Fire departments have broadened their mandate to “emergency services,” but despite a long tradition of thinking about prevention as part of their responsibility when it comes to structure fires, they haven’t applied this same thinking to what is now the largest threat to life and limb in most American cities:  the car dominated landscape and transportation system.

NIMBY’s for rent control.  If you thought that historic preservation was the latest clever subterfuge for maintaining exclusionary zoning, time for an update.  Californians may vote on a ballot measure that would give cities wide authority to mandate rent controls.  While ostensibly a measure designed to help renters, at least one exclusionary suburb, Huntington Beach, has recognized that requiring strict rent controls on new multi-family housing would be an effective way to ban apartment construction—and evade state laws designed to expand housing supply.  The city’s Republican Councilman Tony Strickland explained the strategy, as reported by Politico:

“Statewide rent control is a ludicrous idea, but the measure’s language goes further, . . It gives local governments ironclad protections from the state’s housing policy and therefore overreaching enforcement.”

Strickland said Weinstein’s rent control measure would block “the state’s ability to sue our city” because Huntington Beach could slap steep affordability requirements on new, multi-unit apartment projects that are now exempt from rent control.

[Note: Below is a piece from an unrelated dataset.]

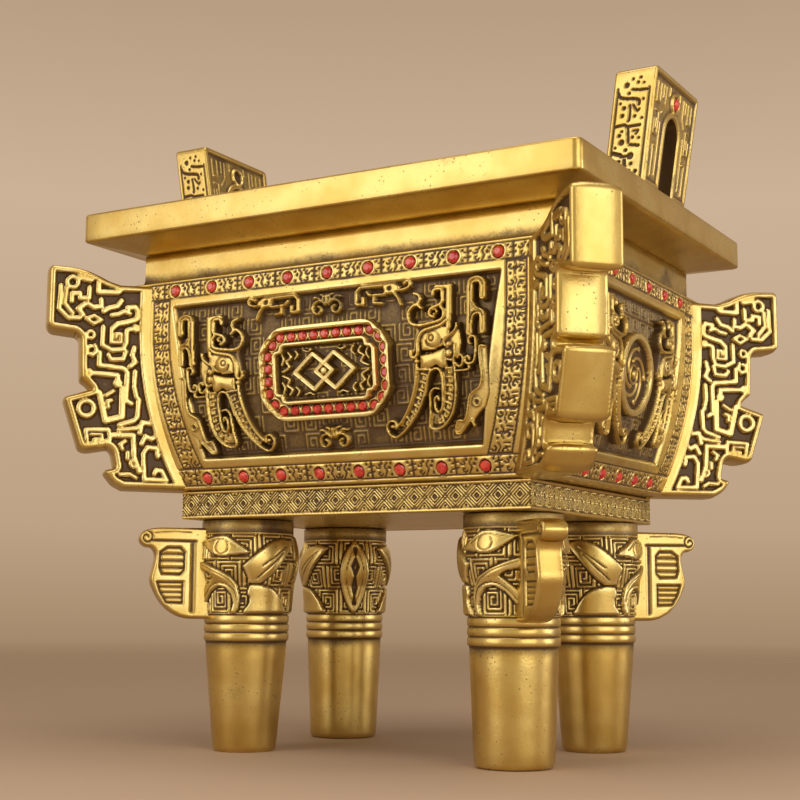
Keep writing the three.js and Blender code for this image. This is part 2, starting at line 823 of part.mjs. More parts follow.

In practice, the Jacobin rallying cry that all housing should be affordable housing simply means that no housing gets built at all, which is exactly what exclusionary suburbs want. It’s a classic instance of horseshoe politics:  where NIMBYs of the left (seeking draconian rent control) and NIMBYs of the right, who simply want to exclude apartments, make common cause for a policy that restricts housing supply and aggravates affordability problems.